A new migration option to enable parallel migration connections is introduced in cluster and VM edit dialogs. The cluster option specifies what to use in the given cluster. VMs can override the cluster value individually. The new option offers the following choices:

Disabled (the default in clusters): Parallel migration connections are not used.
Auto: Use or do not use parallel migration connections and set their number automatically based on the available resources (network bandwidth and CPU power).
Parallel: Always use parallel migration connections (for the supposed benefit of a more efficient implementation over non-parallel implementation) and set their number automatically based on the available resources (network bandwidth and CPU power).
Custom: Use parallel migration connections and use the number of connections specified by the user. The minimum number of connections is 2. There is no upper limit but it is recommended not to use more than 16 and the actual number of connections used for a particular migration is restricted to the number of threads on the source and destination hosts (whichever is lower).
Cluster value (only in the VM edit dialog; it’s the default there): Use parallel connections as specified in the VM’s cluster settings.

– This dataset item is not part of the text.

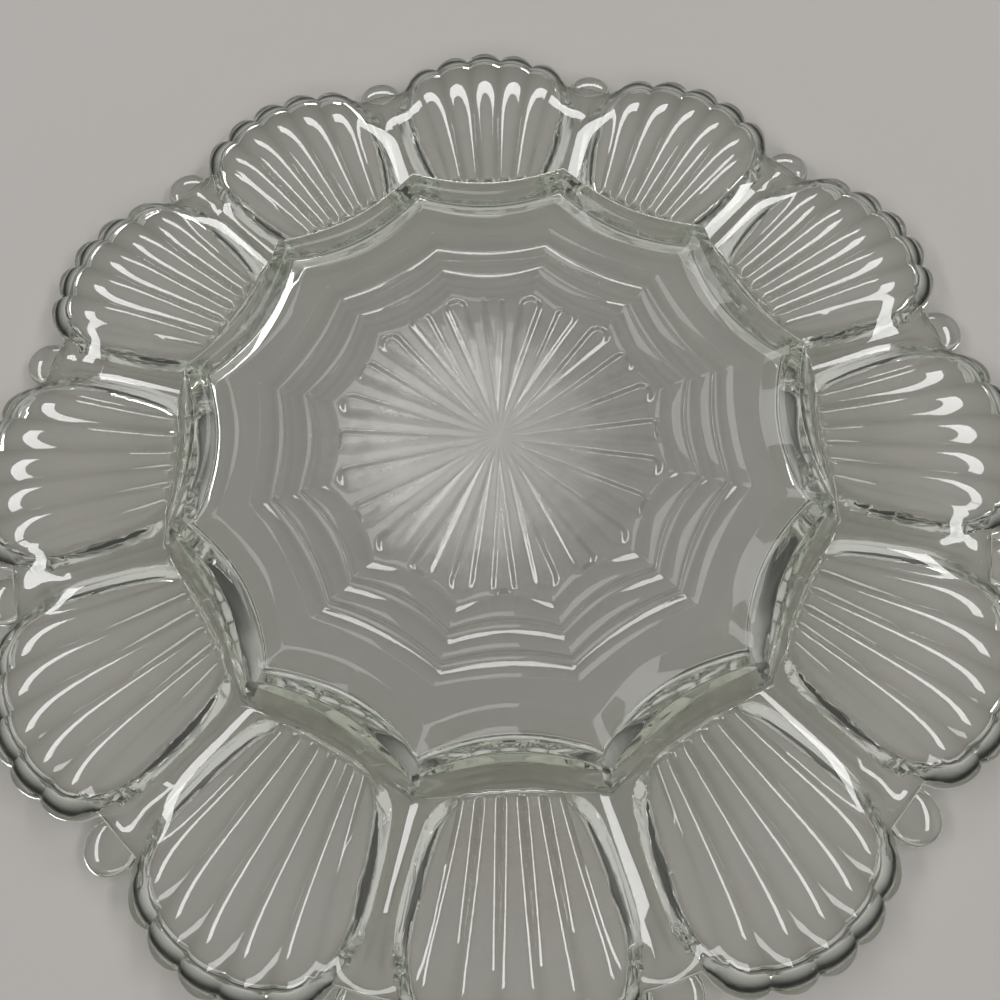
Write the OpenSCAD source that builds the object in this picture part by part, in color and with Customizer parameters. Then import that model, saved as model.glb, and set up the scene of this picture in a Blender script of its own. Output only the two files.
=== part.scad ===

We use Disabled as the cluster default because it’s a newly introduced feature in oVirt and there is not enough experience with it. We may consider changing it to Auto or Parallel in next releases, especially if QEMU decides using parallel migration connections by default; this would be limited to a future cluster level.

If Parallel is selected then the number of parallel connections is set to the lower number of the currently available migration network bandwidth divided by 10 Gbps and the number of VM vCPUs, but no less than 2 and no more than a configurable upper limit, which will be 16 by default. Auto is the same except that parallel connection are not used if the computed number of connections is less than 2.

Since parallel migration connections cannot be currently used with post-copy in QEMU, Parallel and Custom cannot be set if post-copy migration policy is set, or vice versa post-copy migration policy cannot be set if Parallel or Custom migration options are set (this must be checked for all the VMs in the cluster on cluster migration policy changes).

If parallel migration connections are enabled, the following adjustments are made when a migration is initiated:

Compression is disabled regardless of the selected migration policy. (Current libvirt apparently doesn’t support using gzip/zstd compression, which could be helpful and it might be a good idea to always enable it.)
The maximum number of outgoing migrations is set to 1 regardless of the selected migration policy. This may not be optimal if there is a non-parallel migration running that cannot saturate the available bandwidth but even in such a case it’s generally simpler and safer not to start competing for the bandwidth.
If Auto is set and post-copy migration policy is selected, parallel migration connections are disabled.

Testing

It should be tested that migrations with parallel connection work as described above. It requires at least about 40 Gbps network bandwidth. The selected migration parameters can be checked in Vdsm logs. Network bandwidth utilized by the migration should be measured to check that the data is indeed flowing in the specified amounts approximately, i.e. it works as expected on the side of Vdsm, libvirt, and QEMU.

Changes to Engine and Vdsm

VM.migrate Vdsm API call gets an additional parameter parallel. If it is unset, parallel migration connections are not used. Otherwise the specified number of connections, which must be at least 1 (Engine is going to be stricter and not to permit sending less than 2), is used.

Vdsm adds functionality for processing the parameter and passing the corresponding flag and parameter to the libvirt migration call.

Engine implements the functionality as described above, including corresponding modifications to the Web UI and REST API.